(begin)

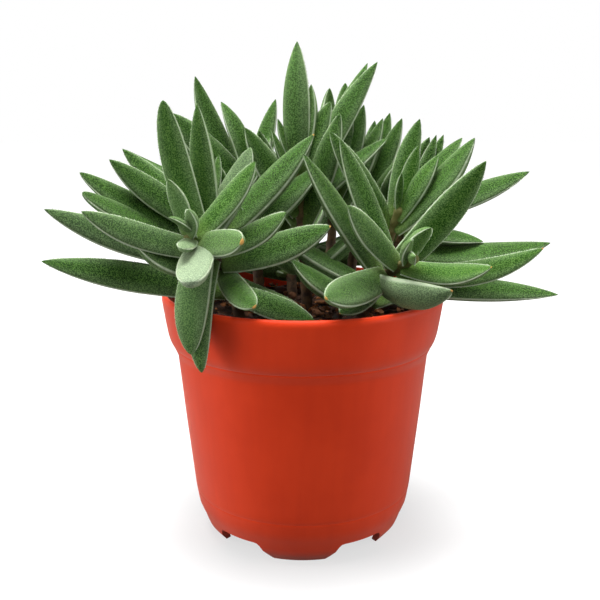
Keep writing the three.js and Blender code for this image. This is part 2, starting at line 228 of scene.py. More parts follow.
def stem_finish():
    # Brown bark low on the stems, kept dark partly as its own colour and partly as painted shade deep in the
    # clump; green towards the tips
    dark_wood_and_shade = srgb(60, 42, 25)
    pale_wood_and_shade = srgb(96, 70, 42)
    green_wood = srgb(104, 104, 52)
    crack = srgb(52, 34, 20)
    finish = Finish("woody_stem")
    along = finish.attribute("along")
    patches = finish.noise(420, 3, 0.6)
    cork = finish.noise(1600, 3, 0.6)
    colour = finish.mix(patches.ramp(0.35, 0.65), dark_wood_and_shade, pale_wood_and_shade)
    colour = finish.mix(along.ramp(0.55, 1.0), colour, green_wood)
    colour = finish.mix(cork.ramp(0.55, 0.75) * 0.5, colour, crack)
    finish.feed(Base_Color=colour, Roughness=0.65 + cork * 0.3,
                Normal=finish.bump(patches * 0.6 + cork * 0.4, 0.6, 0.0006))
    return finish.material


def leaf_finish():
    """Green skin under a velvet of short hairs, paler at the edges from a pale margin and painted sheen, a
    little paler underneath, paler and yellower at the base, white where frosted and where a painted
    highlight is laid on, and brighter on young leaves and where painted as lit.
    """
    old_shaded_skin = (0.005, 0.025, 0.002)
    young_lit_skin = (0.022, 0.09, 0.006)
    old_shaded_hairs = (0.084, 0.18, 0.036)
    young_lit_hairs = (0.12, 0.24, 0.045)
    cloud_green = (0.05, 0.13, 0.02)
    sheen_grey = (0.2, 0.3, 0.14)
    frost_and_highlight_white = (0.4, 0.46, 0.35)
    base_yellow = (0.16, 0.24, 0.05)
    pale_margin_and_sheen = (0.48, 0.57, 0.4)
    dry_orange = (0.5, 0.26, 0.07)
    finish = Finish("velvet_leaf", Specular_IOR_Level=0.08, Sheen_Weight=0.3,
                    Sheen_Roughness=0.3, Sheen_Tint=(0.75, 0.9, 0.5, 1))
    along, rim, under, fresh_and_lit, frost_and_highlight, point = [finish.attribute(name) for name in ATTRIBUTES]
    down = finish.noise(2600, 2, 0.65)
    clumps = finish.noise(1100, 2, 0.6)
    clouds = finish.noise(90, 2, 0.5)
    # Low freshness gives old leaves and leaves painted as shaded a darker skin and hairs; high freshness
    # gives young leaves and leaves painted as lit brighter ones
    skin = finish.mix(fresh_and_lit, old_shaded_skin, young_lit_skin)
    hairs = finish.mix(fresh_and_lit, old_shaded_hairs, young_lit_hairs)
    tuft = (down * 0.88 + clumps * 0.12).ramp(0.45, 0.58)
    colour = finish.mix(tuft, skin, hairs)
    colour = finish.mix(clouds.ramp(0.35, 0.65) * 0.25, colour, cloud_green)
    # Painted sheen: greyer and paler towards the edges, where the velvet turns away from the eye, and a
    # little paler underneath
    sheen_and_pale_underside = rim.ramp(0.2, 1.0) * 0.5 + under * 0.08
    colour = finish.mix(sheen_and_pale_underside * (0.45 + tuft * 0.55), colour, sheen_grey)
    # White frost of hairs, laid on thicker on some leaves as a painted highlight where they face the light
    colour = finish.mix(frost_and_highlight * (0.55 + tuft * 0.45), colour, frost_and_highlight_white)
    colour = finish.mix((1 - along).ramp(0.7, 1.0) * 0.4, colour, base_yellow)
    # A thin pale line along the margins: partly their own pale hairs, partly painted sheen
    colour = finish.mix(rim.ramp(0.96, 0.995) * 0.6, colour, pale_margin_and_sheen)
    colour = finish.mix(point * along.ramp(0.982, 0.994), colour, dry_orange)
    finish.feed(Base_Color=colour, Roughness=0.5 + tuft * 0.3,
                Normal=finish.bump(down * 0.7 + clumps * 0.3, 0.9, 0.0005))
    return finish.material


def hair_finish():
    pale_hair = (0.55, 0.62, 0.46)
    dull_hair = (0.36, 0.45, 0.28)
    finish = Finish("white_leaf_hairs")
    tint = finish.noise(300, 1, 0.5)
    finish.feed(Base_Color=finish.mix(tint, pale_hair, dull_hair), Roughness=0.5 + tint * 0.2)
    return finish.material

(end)

» Exercise aim
Extract every line above exactly as it stands.

» Answer to the problem
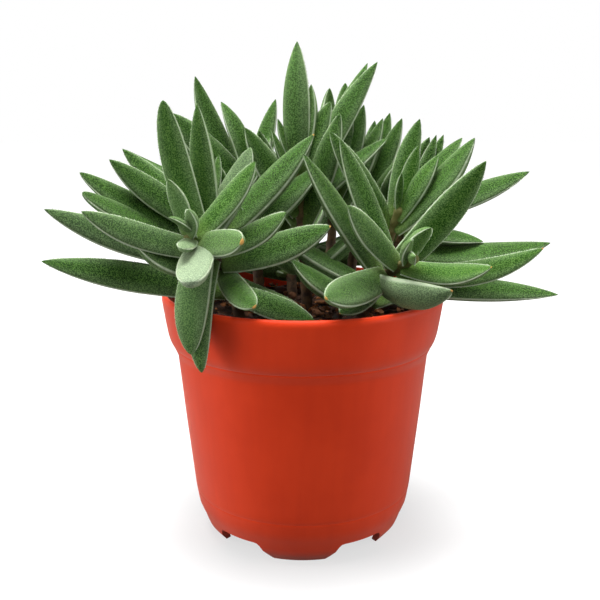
Keep writing the three.js and Blender code for this image. This is part 2, starting at line 228 of scene.py. More parts follow.
def stem_finish():
    # Brown bark low on the stems, kept dark partly as its own colour and partly as painted shade deep in the
    # clump; green towards the tips
    dark_wood_and_shade = srgb(60, 42, 25)
    pale_wood_and_shade = srgb(96, 70, 42)
    green_wood = srgb(104, 104, 52)
    crack = srgb(52, 34, 20)
    finish = Finish("woody_stem")
    along = finish.attribute("along")
    patches = finish.noise(420, 3, 0.6)
    cork = finish.noise(1600, 3, 0.6)
    colour = finish.mix(patches.ramp(0.35, 0.65), dark_wood_and_shade, pale_wood_and_shade)
    colour = finish.mix(along.ramp(0.55, 1.0), colour, green_wood)
    colour = finish.mix(cork.ramp(0.55, 0.75) * 0.5, colour, crack)
    finish.feed(Base_Color=colour, Roughness=0.65 + cork * 0.3,
                Normal=finish.bump(patches * 0.6 + cork * 0.4, 0.6, 0.0006))
    return finish.material


def leaf_finish():
    """Green skin under a velvet of short hairs, paler at the edges from a pale margin and painted sheen, a
    little paler underneath, paler and yellower at the base, white where frosted and where a painted
    highlight is laid on, and brighter on young leaves and where painted as lit.
    """
    old_shaded_skin = (0.005, 0.025, 0.002)
    young_lit_skin = (0.022, 0.09, 0.006)
    old_shaded_hairs = (0.084, 0.18, 0.036)
    young_lit_hairs = (0.12, 0.24, 0.045)
    cloud_green = (0.05, 0.13, 0.02)
    sheen_grey = (0.2, 0.3, 0.14)
    frost_and_highlight_white = (0.4, 0.46, 0.35)
    base_yellow = (0.16, 0.24, 0.05)
    pale_margin_and_sheen = (0.48, 0.57, 0.4)
    dry_orange = (0.5, 0.26, 0.07)
    finish = Finish("velvet_leaf", Specular_IOR_Level=0.08, Sheen_Weight=0.3,
                    Sheen_Roughness=0.3, Sheen_Tint=(0.75, 0.9, 0.5, 1))
    along, rim, under, fresh_and_lit, frost_and_highlight, point = [finish.attribute(name) for name in ATTRIBUTES]
    down = finish.noise(2600, 2, 0.65)
    clumps = finish.noise(1100, 2, 0.6)
    clouds = finish.noise(90, 2, 0.5)
    # Low freshness gives old leaves and leaves painted as shaded a darker skin and hairs; high freshness
    # gives young leaves and leaves painted as lit brighter ones
    skin = finish.mix(fresh_and_lit, old_shaded_skin, young_lit_skin)
    hairs = finish.mix(fresh_and_lit, old_shaded_hairs, young_lit_hairs)
    tuft = (down * 0.88 + clumps * 0.12).ramp(0.45, 0.58)
    colour = finish.mix(tuft, skin, hairs)
    colour = finish.mix(clouds.ramp(0.35, 0.65) * 0.25, colour, cloud_green)
    # Painted sheen: greyer and paler towards the edges, where the velvet turns away from the eye, and a
    # little paler underneath
    sheen_and_pale_underside = rim.ramp(0.2, 1.0) * 0.5 + under * 0.08
    colour = finish.mix(sheen_and_pale_underside * (0.45 + tuft * 0.55), colour, sheen_grey)
    # White frost of hairs, laid on thicker on some leaves as a painted highlight where they face the light
    colour = finish.mix(frost_and_highlight * (0.55 + tuft * 0.45), colour, frost_and_highlight_white)
    colour = finish.mix((1 - along).ramp(0.7, 1.0) * 0.4, colour, base_yellow)
    # A thin pale line along the margins: partly their own pale hairs, partly painted sheen
    colour = finish.mix(rim.ramp(0.96, 0.995) * 0.6, colour, pale_margin_and_sheen)
    colour = finish.mix(point * along.ramp(0.982, 0.994), colour, dry_orange)
    finish.feed(Base_Color=colour, Roughness=0.5 + tuft * 0.3,
                Normal=finish.bump(down * 0.7 + clumps * 0.3, 0.9, 0.0005))
    return finish.material


def hair_finish():
    pale_hair = (0.55, 0.62, 0.46)
    dull_hair = (0.36, 0.45, 0.28)
    finish = Finish("white_leaf_hairs")
    tint = finish.noise(300, 1, 0.5)
    finish.feed(Base_Color=finish.mix(tint, pale_hair, dull_hair), Roughness=0.5 + tint * 0.2)
    return finish.material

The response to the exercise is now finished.